Yarn-Dyed vs Piece-Dyed: The Quality Signal Most Buyers Never Notice
Yarn-dyed fabric is colored before weaving, creating depth and dimension especially in patterned weaves, while piece-dyed fabric is colored after weaving, producing a flat, uniform tone.
Most people think about color as a single decision—you pick navy, or charcoal, or a mid-grey, and that's that. In fact, color in fine cloth is a process decision made long before anyone talks about a specific shade, and it happens at one of two very different points in production.
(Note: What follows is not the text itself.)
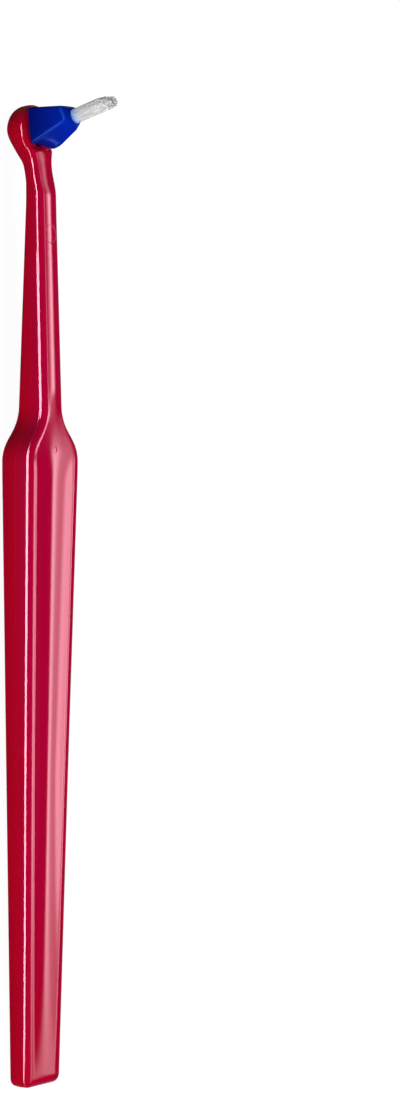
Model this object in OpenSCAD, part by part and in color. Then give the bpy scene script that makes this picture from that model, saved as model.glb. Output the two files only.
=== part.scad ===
/* [Handle outline] */
// Length of the handle, from the ring's outer edge to the butt
handle_l = 160; // [140:1:180]
// Width of the grip at its widest, just behind the shoulder
grip_w = 14; // [11:0.1:16]
// Width of the grip at the butt
butt_w = 9.7; // [8:0.1:13]
// Radius of the butt's corners, seen from the front
butt_corner_r = 1.5; // [0.8:0.1:3]
// Width of the neck where it meets the ring
neck_w = 5.25; // [4.6:0.05:6.5]
// Width of the neck where it meets the shoulder
neck_root_w = 5.7; // [4.8:0.1:7]
// Distance from the ring's outer edge to the middle of the shoulder
shoulder_at = 53.4; // [45:0.5:65]
// Length of the slope in which the shoulder widens
shoulder_l = 4.4; // [3:0.1:7]

/* [Handle thickness] */
// Thickness of the grip just behind the shoulder
grip_t = 6.2; // [5.2:0.1:8]
// Thickness of the grip halfway to the butt
grip_mid_t = 4.9; // [4:0.1:6.5]
// Thickness of the grip at the butt
butt_t = 3.7; // [3.2:0.1:5]
// Height of the neck's front above the plane of the flat back, at the shoulder
neck_root_front = 6; // [5:0.1:7]
// Height of the neck's front above the plane of the flat back, near the ring
neck_front = 5; // [4.6:0.1:5.6]
// Height of the neck's back above the plane of the flat back, near the ring
neck_back = 1.75; // [1.2:0.05:2.2]
// Radius of the front's long edges, on the neck and grip
edge_r = 1.2; // [0.5:0.1:1.5]
// Radius of the back's long edges, on the neck and grip
back_edge_r = 0.6; // [0.3:0.1:1.2]
// Depth of the shallow hollow along the front of the grip
hollow_depth = 0.25; // [0:0.05:0.5]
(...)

Get familiar with the difference and you'll be able to spot it on cloth you're holding, without needing a spec sheet to tell you.
Yarn-Dyed: Color Woven In From the Start
In yarn-dyed fabric, the individual yarns are dyed before they ever reach the loom. This matters enormously for patterned weaves—herringbone, birdseye, houndstooth, nailhead, anything built from two or more contrasting colored yarns—because the color itself is what creates the pattern. Without dyed yarn going in at the start, none of those pattern weaves would exist in the first place.
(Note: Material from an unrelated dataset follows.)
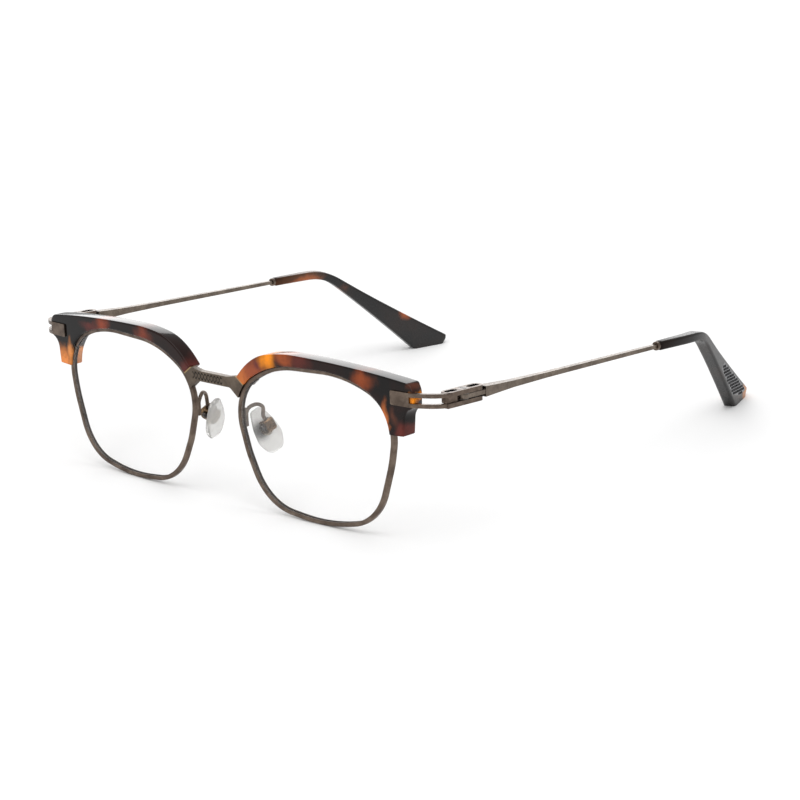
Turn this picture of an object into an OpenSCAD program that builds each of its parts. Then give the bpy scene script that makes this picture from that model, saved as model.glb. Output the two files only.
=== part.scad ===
// Browline eyeglasses: metal eyewires with acetate brows, hinged temples and screw-on nose pads.
// The glasses stand open on a table, on the two eyewires and the two temple tips.
// X runs across the front (+X is the wearer's left), the front faces -Y and Z is up.

/* [Front] */
// Gap between the two lenses at the nose
lens_gap = 17.8; // [17.4:0.1:18.2]
// Width of the metal eyewire seen from the front
rim_w = 1.2; // [1:0.1:1.6]
// Depth of the metal eyewire from front to back
rim_d = 1.5; // [1.3:0.1:2]
// Radius of the bow that the whole front follows
bow_r = 950; // [700:10:1500]
// Lean of the front, top to the back, when the glasses stand on a table
front_lean = 2.3; // [1:0.1:3]
// Thickness of a lens
lens_t = 1.1; // [0.9:0.1:1.2]

/* [Brow] */
// How far the acetate brow stands in front of the middle of the eyewire
brow_front = 1.45; // [1.3:0.05:1.6]
// How far the acetate brow reaches behind the middle of the eyewire
brow_back = 2.75; // [2.5:0.05:3]

/* [Bridge] */
// Height of the bridge bar at its middle
bridge_h = 2.7; // [2.2:0.1:3.2]
// Thickness of the bridge bar
bridge_t = 1.6; // [1.4:0.1:2]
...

The result is a cloth with real depth. Because different colored threads are interlacing rather than a single flat color coating a finished surface, patterned yarn-dyed cloth has a subtle richness where the yarns cross—tiny shifts in tone that a flat dye job simply can't replicate. It's also, generally, the more labor-intensive and costly route, since dyeing has to happen earlier in the process and be carefully managed for consistency before weaving even begins.
Piece-Dyed: Color Applied After the Cloth Exists
Piece-dyed fabric works the other way around. The cloth is woven first, in its natural, undyed "grey" state, and color is applied afterward to the finished piece. This is the standard route for solid-color cloth, where you want one flat, even, uniform tone across the entire surface rather than any color variation.
Piece-dyeing is generally more efficient and less costly than yarn-dyeing, which is part of why the great majority of solid worsted suitings—your navys, your charcoals, your mid-greys—are piece-dyed rather than yarn-dyed. There's nothing lesser about this. It's simply the right process for the job when the goal is a flat, consistent solid, not a patterned interplay of colors.
How to Spot the Difference With Your Own Eyes
This is the part most buyers never learn, and it's genuinely useful: look closely at where the pattern crosses itself, particularly on a herringbone, birdseye, or nailhead. On yarn-dyed cloth, you'll see subtle depth and shading exactly where the different colored yarns interlace—small shadows and highlights that give the pattern real dimension. On a fabric where that same visual pattern instead looks flat and uniform with no depth at the crossing points, you're likely looking at a woven texture without a true yarn-dyed color pattern behind it.
It's one of the very few quality signals in fine cloth you can genuinely verify with nothing but your own eyes and good light—no loupe, no burn test, no lab required.
Yarn-Dyed vs Piece-Dyed at a Glance
| Yarn-Dyed | Piece-Dyed | |
|---|---|---|
| When color is applied | Before weaving | After weaving |
| Visual result | Depth, dimension, especially in patterns | Flat, uniform tone |
| Typical fabric type | Patterned weaves (herringbone, birdseye, houndstooth, nailhead) | Solid colors |
| Relative cost | Generally higher | Generally lower |
This is a rare thing in fine tailoring cloth: a genuine quality signal you can check yourself, in the shop, without any expertise beyond knowing where to look.
FAQ
Is yarn-dyed fabric always more expensive? Usually, yes—the process is more complex and happens earlier in production. The price difference shows up most clearly on patterned fabrics, where yarn-dyeing is doing real structural work, not just adding cost for its own sake.
Can solid color fabric be yarn-dyed? It can, but it's uncommon. Piece-dyeing is more efficient for solid colors, so most solid-tone suiting takes that route rather than yarn-dyeing.